Banks would also earn fees for arranging the financing. Fees for loan syndication could be around 0.2 percent to 0.4 percent of the amount raised. For money raised through bonds, fees would be 0.3 percent to 0.8 percent, according to Freeman.
Taubman, the former Morgan Stanley banker, was one of the key negotiators for Verizon, although it was not clear how much of the fee pool he would take personally.
In a sign of the importance of the deal to banks, JPMorgan Chief Executive Jamie Dimon, Morgan Stanley Chief Executive James Gorman, as well as the bank's top dealmaker Robert Kindler got personally involved.
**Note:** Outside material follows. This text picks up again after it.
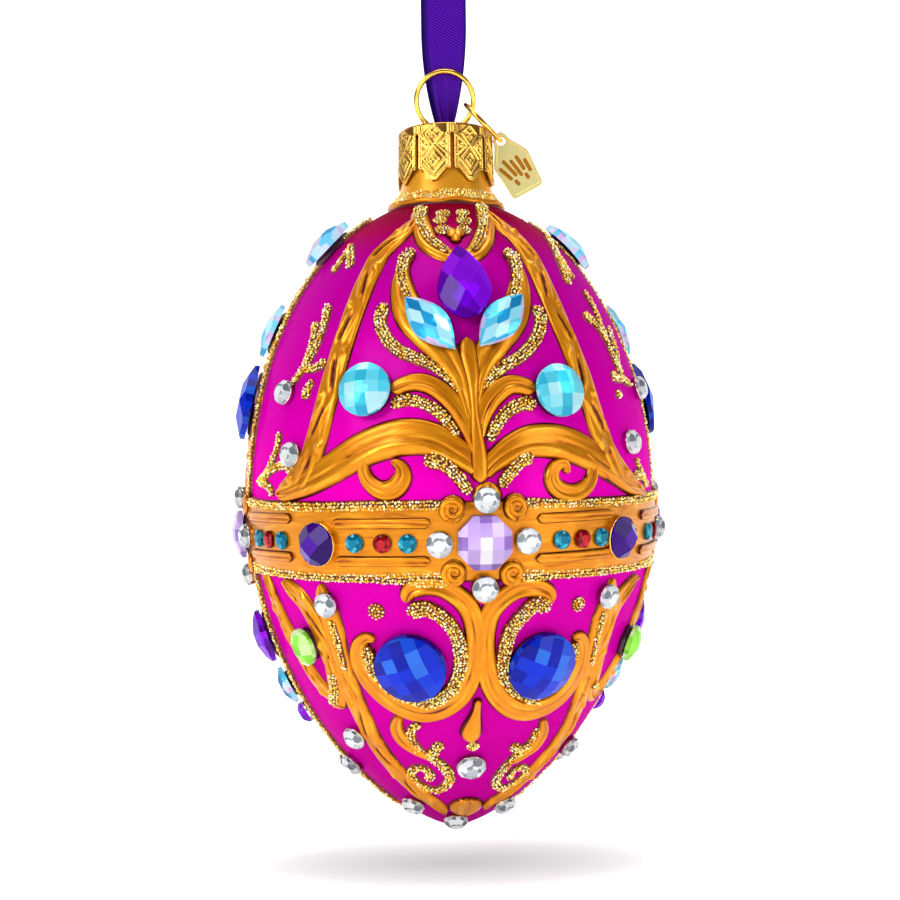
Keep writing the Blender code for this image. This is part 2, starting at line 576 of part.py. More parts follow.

Last week, before a Verizon board meeting Dimon, Kindler, Schwartz and Taubman talked about the time it had taken for the deal to come together.
Kindler and Dimon joked how Morgan Stanley had signed the engagement in 2004 when Taubman was still at the bank, while JPMorgan inherited the advisory role from Bear, thanks to the work done by Schwartz and his team at the time, people familiar with the matter said.
"I had some very good CEOs that would give me advice on how to try to get something this complicated and this big done," Verizon Chief Executive Lowell McAdam told Reuters in an interview on Monday. "It was a good group of gentlemen who all had the right objectives in mind."
The news of Verizon's latest effort was first reported by Reuters in April. At the time, sources said Verizon was contemplating a $100 billion cash and stock bid. Verizon was ready to push aggressively but preferred a friendly deal.
The renewed attempt came as Verizon, which led the U.S. pack in wireless customer growth and profitability, needed new ways to grow. The U.S. market has been slowing because most people already own smartphones and competition has been intensifying.
Record low interest rates, thanks to the U.S. Federal Reserve's unprecedented policy of easy money, also meant that financing for such a large deal would be cheap. Verizon is raising $61 billion in bridge loans for the deal.
"At some point in the future, where Vodafone turns around, and says, 'OK now we're ready,' Verizon may be off to do something. Interest rates may be different," a source said in April. "This is a moment in time, we should not pass."
But Vodafone Chief Executive Vittorio Colao was biding his time, making it clear he would only sell the 45 percent stake at what he considered the right price.
Guggenheim bankers helped Verizon to put together key terms of the proposal. Around May, Verizon Chief Executive Lowell McAdam called Taubman for advice as well. McAdam also talked with Dimon, Schwartz, James Gorman and others several times.
Taubman joined the deal team after his non-compete agreement with Morgan Stanley expired. The former co-head of Morgan Stanley's investment bank had left the Wall Street firm earlier this year after it became clear that Gorman planned to choose his long-time rival Colm Kelleher as the sole head of the unit.
The presence of a senior banker such as Taubman, who spent 27 years at Morgan Stanley as a dealmaker, as an independent adviser is rare in transactions of such size. Last year, former Citigroup banker Michael Klein worked as an independent go-between on the Glencore-Xstrata merger.
"When Paul left Morgan Stanley, he had tremendous amount of corporate knowledge... So I called him up and said: Paul, we may be getting serious here and I'd like to have you back in the game," McAdam told Reuters. "And he came off the bench and came right in it was a big plus."
Talks picked up in earnest about a few weeks ago, as Verizon grew concerned that its window of opportunity may be closing. With the Fed indicating that it would start tapering its massive bond buying program, called quantitative easing, rates looked set to go up. Moreover, Verizon's own stock has been declining since April, falling more than 4 percent in August alone.
That prompted Verizon to bid $130 billion for the stake, up from roughly $100 billion it had envisioned earlier this year.
The rest of the details came together over the last month. The two sides spent the Labor Day weekend, typically one of the slowest times of the year for markets, negotiating the final details. The boards met to vote on the deal, leading to the announcement on Monday.